En somme, on le voit, c’est une époque d’anarchie et de corruption, où le goût était aussi aventureux que les évènemens. Il fallait bien à la fin, que le calme rentrât dans les intelligences troublées comme dans la société turbulente. Richelieu, Descartes, Boileau, se correspondent à merveille : leur tâche, il est vrai, est constituante et non révolutionnaire ; mais cette gloire ne vaut-elle pas l’autre ? Avec eux, la politique émeutière de la ligue, le scepticisme ivre du XVIe siècle, l’art aussi irrégulier qu’impuissant des successeurs rebelles de Malherbe[1], s’ordonnent et préparent cette magnifique unité du règne de Louis XIV, qui offrit au monde le plus majestueux spectacle. Les irrévérentes ironies de M. Gautier contre Despréaux peuvent être spirituelles ; elles ne changeront rien aux choses. C’est là de l’histoire.

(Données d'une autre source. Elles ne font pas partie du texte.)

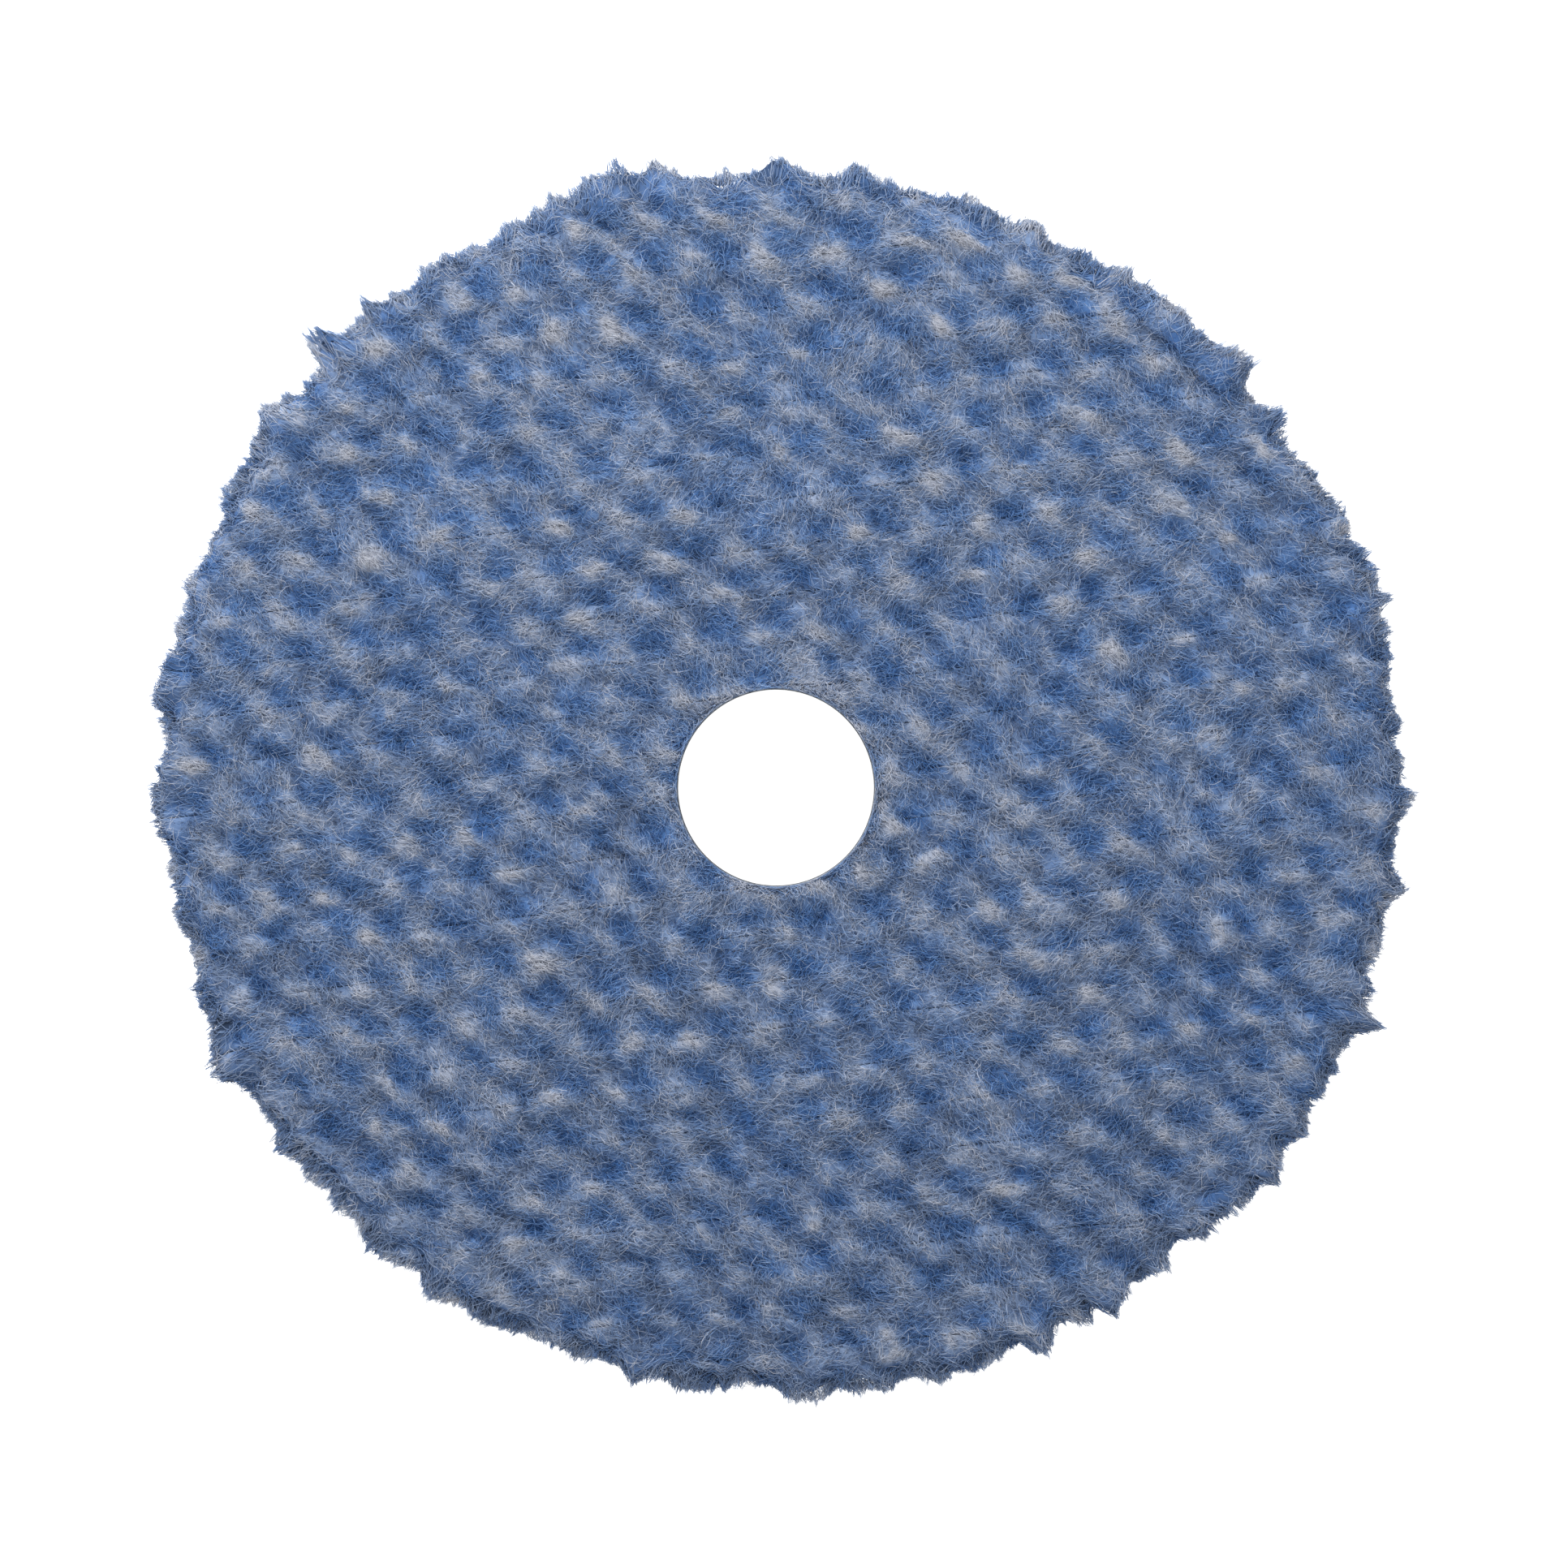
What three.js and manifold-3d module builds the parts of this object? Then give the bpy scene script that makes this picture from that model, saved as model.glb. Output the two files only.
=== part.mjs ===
// Polishing pad: a knitted two-colour pile on a foam interlayer, with a loop-fastener back and a centre hole.
// Millimetres, +Z up. The origin is the centre of the loop face, which lies on z = 0; the pile points up.
import * as THREE from 'three';
import { mergeVertices } from 'three/addons/utils/BufferGeometryUtils.js';
import Module from 'manifold-3d';

const wasm = await Module();
wasm.setup();

// Driving dimensions
const PAD_RADIUS = 75;
const HOLE_RADIUS = 12;
const CLOTH_RADIUS = 72;
const FOAM_BOTTOM_RADIUS = 69;
const LOOP_RADIUS = 67.5;

const LOOP_PILE_HEIGHT = 1.6;
const LOOP_CLOTH_THICKNESS = 0.6;
const FILM_THICKNESS = 0.3;
const FOAM_THICKNESS = 10;
const PILE_CLOTH_THICKNESS = 1.2;
const PILE_HEIGHT = 12;

const TUFT_PITCH = 7.6;
const COURSE_PITCH = 5.76;
const COURSE_SHIFT = 2.73;
const COURSE_ANGLE = THREE.MathUtils.degToRad(7.4);
const COURSE_COUNT = 26;
const COURSE_GAP = 0.3;

// Shape of a course and of the pile's outline
const SHOULDER_DROP = 2.6;
const TUFT_VALLEY = 1.4;
const RIM_BULGE_HEIGHT = 0.45;
const RIM_SHOULDER_HEIGHT = 0.8;
const RIM_SHOULDER_INSET = 1;
const RIM_TOP_INSET = 4.5;
const ROUND_STEPS = 72;
const CUT_MARGIN = 2;

// Levels of the laminate, from the loop face upwards
const LOOP_CLOTH_Z = LOOP_PILE_HEIGHT;
const BACKING_FILM_Z = LOOP_CLOTH_Z + LOOP_CLOTH_THICKNESS;
const FOAM_Z = BACKING_FILM_Z + FILM_THICKNESS;
const PILE_FILM_Z = FOAM_Z + FOAM_THICKNESS;
const PILE_CLOTH_Z = PILE_FILM_Z + FILM_THICKNESS;
const PILE_Z = PILE_CLOTH_Z + PILE_CLOTH_THICKNESS;
const PILE_TOP_Z = PILE_Z + PILE_HEIGHT;

function material(color, roughness) {
  return new THREE.MeshStandardMaterial({ color, roughness, metalness: 0 });
}

// A body of revolution about Z from points (radius, z) in order round its closed section.
function revolved(points) {
  const section = points.map(([radius, z]) => new THREE.Vector2(radius, z));
  section.push(section[0].clone());
  const geometry = new THREE.LatheGeometry(section, ROUND_STEPS);
  geometry.rotateX(Math.PI / 2);
  return geometry;
}

// A flat ring round the centre hole, its rim going from one radius at the bottom to another at the top.
function ring(bottomZ, topZ, bottomRadius, topRadius) {
  return revolved([
    [HOLE_RADIUS, bottomZ],
    [bottomRadius, bottomZ],
    [topRadius, topZ],
    [HOLE_RADIUS, topZ],
  ]);
}

function toSolid(geometry) {
  const bare = geometry.clone();
  bare.deleteAttribute('normal');
  bare.deleteAttribute('uv');
  const merged = mergeVertices(bare, 1e-4);
  return new wasm.Manifold(new wasm.Mesh({
    numProp: 3,
    vertProperties: new Float32Array(merged.attributes.position.array),
    triVerts: new Uint32Array(merged.index.array),
  }));
}

function toGeometry(solid) {
  const mesh = solid.getMesh();
  const geometry = new THREE.BufferGeometry();
  geometry.setAttribute('position', new THREE.BufferAttribute(mesh.vertProperties, mesh.numProp));
  geometry.setIndex(new THREE.BufferAttribute(mesh.triVerts, 1));
  geometry.computeVertexNormals();
  return geometry;
}

// Where all the tufts may stand: the pile swells past its cloth at the rim and is cut clean at the hole.
function pileOutline() {
  return revolved([
    [HOLE_RADIUS, PILE_Z - CUT_MARGIN],
    [CLOTH_RADIUS, PILE_Z - CUT_MARGIN],
    [CLOTH_RADIUS, PILE_Z],
    [PAD_RADIUS, PILE_Z + PILE_HEIGHT * RIM_BULGE_HEIGHT],
    [PAD_RADIUS - RIM_SHOULDER_INSET, PILE_Z + PILE_HEIGHT * RIM_SHOULDER_HEIGHT],
    [PAD_RADIUS - RIM_TOP_INSET, PILE_TOP_Z + CUT_MARGIN],
    [HOLE_RADIUS, PILE_TOP_Z + CUT_MARGIN],
  ]);
}

// One straight course, from start to end along X and centred on Y = 0, with a crest over each tuft.
function courseStrip(start, end, phase) {
  const halfWidth = (COURSE_PITCH - COURSE_GAP) / 2;
  const step = TUFT_PITCH / 2;
  const first = Math.floor((start - phase) / step) + 1;
  const last = Math.ceil((end - phase) / step) - 1;
  const stations = [start];
  for (let i = first; i <= last; i += 1) stations.push(phase + i * step);
  stations.push(end);

  const positions = [];
  for (const x of stations) {
    const valley = (1 - Math.cos((2 * Math.PI * (x - phase)) / TUFT_PITCH)) / 2;
    const crest = PILE_TOP_Z - TUFT_VALLEY * valley;
    const section = [
      [-halfWidth, PILE_Z],
      [halfWidth, PILE_Z],
      [halfWidth, crest - SHOULDER_DROP],
      [0, crest],
      [-halfWidth, crest - SHOULDER_DROP],
    ];
    for (const [y, z] of section) positions.push(x, y, z);
  }

  const sides = 5;
  const indices = [];
  for (let s = 0; s < stations.length - 1; s += 1) {
    for (let k = 0; k < sides; k += 1) {
      const a = s * sides + k;
      const b = s * sides + ((k + 1) % sides);
      indices.push(a, b, a + sides, b, b + sides, a + sides);
    }
  }
  const endBase = (stations.length - 1) * sides;
  for (let k = 1; k < sides - 1; k += 1) {
    indices.push(0, k + 1, k);
    indices.push(endBase, endBase + k, endBase + k + 1);
  }

  const geometry = new THREE.BufferGeometry();
  geometry.setAttribute('position', new THREE.Float32BufferAttribute(positions, 3));
  geometry.setIndex(indices);
  return geometry;
}

const pad = new THREE.Group();

function add(name, geometry, look) {
  const mesh = new THREE.Mesh(geometry, look);
  mesh.name = name;
  pad.add(mesh);
}

// The laminate below the pile
function addLaminate() {
  const loops = material(0x3a3e45, 1);
  const film = material(0xd8d4c4, 0.4);
  const foamTopRadius = CLOTH_RADIUS;
  add('loop_pile', ring(0, LOOP_CLOTH_Z, LOOP_RADIUS, LOOP_RADIUS), loops);
  add('loop_ground_cloth', ring(LOOP_CLOTH_Z, BACKING_FILM_Z, LOOP_RADIUS, LOOP_RADIUS), material(0x2c3036, 0.9));
  add('backing_adhesive_film', ring(BACKING_FILM_Z, FOAM_Z, LOOP_RADIUS, LOOP_RADIUS), film);
  add('foam_interlayer', ring(FOAM_Z, PILE_FILM_Z, FOAM_BOTTOM_RADIUS, foamTopRadius), material(0x6f7782, 0.95));
  add('pile_adhesive_film', ring(PILE_FILM_Z, PILE_CLOTH_Z, foamTopRadius, foamTopRadius), film);
  add('pile_ground_cloth', ring(PILE_CLOTH_Z, PILE_Z, CLOTH_RADIUS, CLOTH_RADIUS), material(0xa9afb8, 0.9));
}

// The pile: every course is cut to the outline, and one that the hole parts is two lengths.
function addPile() {
  const outline = toSolid(pileOutline());
  const yarn = material(0x62749a, 1);
  const reach = PAD_RADIUS + CUT_MARGIN;
  for (let i = 0; i < COURSE_COUNT; i += 1) {
    const offset = (i - (COURSE_COUNT - 1) / 2) * COURSE_PITCH;
    const shift = (i - (COURSE_COUNT - 1) / 2) * COURSE_SHIFT;
    const phase = shift - TUFT_PITCH * Math.round(shift / TUFT_PITCH);
    const number = String(i + 1).padStart(2, '0');
    const parted = Math.abs(offset) + COURSE_PITCH / 2 < HOLE_RADIUS;
    const lengths = parted
      ? [['_left', -reach, 0], ['_right', 0, reach]]
      : [['', -reach, reach]];
    for (const [side, start, end] of lengths) {
      const strip = courseStrip(start, end, phase);
      strip.translate(0, offset, 0);
      strip.rotateZ(COURSE_ANGLE);
      add(`pile_course_${number}${side}`, toGeometry(toSolid(strip).intersect(outline)), yarn);
    }
  }
}

addLaminate();
addPile();

export default pad;
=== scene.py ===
"""Polishing pad: a knitted blue and grey pile on foam, with a loop-fastener back and a centre hole.

The pile is made of real fibres, rooted in soft tufts that stand on a slanted lattice. Lengths inside the
functions are millimetres, and every mesh is scaled to metres when it is made.
"""
import math

import bpy
import numpy as np
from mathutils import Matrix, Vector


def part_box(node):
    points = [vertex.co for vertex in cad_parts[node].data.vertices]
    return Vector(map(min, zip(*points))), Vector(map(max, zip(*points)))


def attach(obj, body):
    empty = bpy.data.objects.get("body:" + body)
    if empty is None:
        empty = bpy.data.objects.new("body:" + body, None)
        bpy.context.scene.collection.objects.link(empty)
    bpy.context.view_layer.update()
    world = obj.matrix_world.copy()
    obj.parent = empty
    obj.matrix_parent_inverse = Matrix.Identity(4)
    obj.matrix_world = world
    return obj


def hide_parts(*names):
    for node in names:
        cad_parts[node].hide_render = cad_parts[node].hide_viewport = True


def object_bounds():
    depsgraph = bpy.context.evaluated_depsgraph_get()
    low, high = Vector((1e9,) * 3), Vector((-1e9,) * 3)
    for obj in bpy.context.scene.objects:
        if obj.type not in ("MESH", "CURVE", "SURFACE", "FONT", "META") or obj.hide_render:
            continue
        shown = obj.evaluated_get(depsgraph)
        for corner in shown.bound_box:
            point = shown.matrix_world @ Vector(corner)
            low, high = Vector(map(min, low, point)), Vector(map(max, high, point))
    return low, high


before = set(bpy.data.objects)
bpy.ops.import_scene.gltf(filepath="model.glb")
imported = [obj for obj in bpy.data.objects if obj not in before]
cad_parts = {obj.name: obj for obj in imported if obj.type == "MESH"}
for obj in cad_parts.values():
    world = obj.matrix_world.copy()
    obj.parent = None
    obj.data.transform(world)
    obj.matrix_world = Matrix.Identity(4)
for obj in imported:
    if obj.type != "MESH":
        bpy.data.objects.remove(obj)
cad_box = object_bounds()

MM = 0.001

# Places from the frame, in millimetres; the radius of the hole is the CAD part's own
HOLE_RADIUS = 12.0
PAD_RADIUS = (cad_box[1].x - cad_box[0].x) / 2 / MM
PILE_TOP = cad_box[1].z / MM
PILE_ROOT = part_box("pile_ground_cloth")[1].z / MM
COURSES = sorted(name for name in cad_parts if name.startswith("pile_course_"))

# Knitting: courses run along the first lattice step, and tufts merge into ridges across them
COURSE_ANGLE = math.radians(7.4)
COURSE_PITCH = 5.76
COURSE_COUNT = 26
LATTICE = np.array([[7.54, 1.96], [0.98, 6.07]])
LATTICE_INVERSE = np.linalg.inv(LATTICE)
LATTICE_REACH = 24
RIDGE = (LATTICE[:, 0] - LATTICE[:, 1]) / np.linalg.norm(LATTICE[:, 0] - LATTICE[:, 1])
ACROSS = np.array([-RIDGE[1], RIDGE[0]])

# The pile's mean surface: flat, then rolled over the rim and tucked in below
ROLL_START = 71.5
ROLL_RADIUS = 2.8
ROLL_ANGLE = math.radians(105)
TUCK_LENGTH = 8.4
SKIN_REACH = ROLL_START + ROLL_RADIUS * ROLL_ANGLE + TUCK_LENGTH
TUFT_DEPTH = 1.2
TUFT_LENGTH = 5.6
TUFT_WIDTH = 3.1
LIE_ANGLE = math.radians(-20)
CREST_ANGLE = math.radians(-10)

# Fibres
FIBRES_PER_MM2 = 8.2
LIP_FIBRES = 1600
FIBRE_STEPS = 3
FIBRE_RADIUS = 0.05
HAIR_SHARE = 0.13
WALL_FIBRES = 11000
TEETH = 3000
FIBRES_PER_TOOTH = 6

# Pointed locks round the rim, and the long ones among them: angle in degrees, reach and half width
LOCKS = 84
LOCK_STEP = 2 * math.pi / LOCKS
LONG_LOCKS = (
    (20, 2.8, 5), (37, 2.2, 2.4), (130.6, 3.0, 1.9), (135.5, 5.4, 2.3),
    (265.3, 2.1, 1.6), (322, 2.4, 4.6), (338.2, 3.6, 1.7), (359, 2.4, 2.2),
)

# Slow waves of the pad's outline: size, waves to a turn, and phase in degrees
OUTLINE_OFFSET = -0.2
OUTLINE_WAVES = (0.88, 1, -58), (0.92, 2, 44), (0.26, 3, 5)

# Painted light falloff: how much bluer and lighter the yarn is painted from the middle of the pad towards +Y,
# as in the photo; it stands in for light that falls off towards -Y
PAINTED_FALLOFF_BLUE = 0.16
PAINTED_FALLOFF_LIGHT = 0.115

# The yarn body inside each course
CORE_REACH = ROLL_START + ROLL_RADIUS - 0.7
CORE_FOOT = 69.2
CORE_DEPTH = 0.7
CORE_COLUMNS = 13
CORE_STATIONS = 200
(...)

Un délicieux et paradoxal morceau de Charles Nodier sur Cyrano[2] (que M. Gautier ne paraît pas avoir connu, mais que nous n’avons pas oublié), une judicieuse et fine notice de M. Bazin sur Théophile de Viau, plusieurs articles très brillans et étudiés de M Philarète Chasles, dont les lecteurs de la Revue se souviennent, nous avaient mis en goût de cette période Louis XIII, sur laquelle, l’auteur des Grotesques revient aujourd’hui avec toute sorte de brusqueries inattendues et divertissantes. On n’a pas besoin, il est vrai, de se faire cercler les côtés à force de rire ; comme l’auteur le propose ; mais l’hilarité, je n’en disconviens pas, est franchement, provoquée à plus d’un endroit. M. Gautier, par exemple, est impayable quand il montre le poète, crotté dont les semelles usées pétrissent la boue à crû, quand il peint le pédant avec sa soutane moirée de graisse et ses grègues faites d’une thèse de Sorbonne. Scudéry sur les échasses de son style, l’ancillaire Colletet aux genoux de sa Claudine, Chapelain avec ses rimes criardes, Saint-Amant charbonnant les cabarets de vers admirables, le rodomont Cyrano dans ses duels avec la raison, frétillent et

  1. Je ne me sens pas disposé à défendre contre M. Gautier les façons rogues et acariâtres de Malherbe, qui fut cependant un vrai poète ; mais je suis heureux de pouvoir le renvoyer à l’opinion de ce même Théophile de Viau, si surfait par lui, et qui a dit, plus équitablement : « Malherbe, qui nous a appris le français, et dans les écrits duquel je lis avec admiration l’immortalité de sa vie. » On se doute bien que M. Gautier a dissimulé cette phrase.
  2. Revue de Paris, 1831, tome XXIX.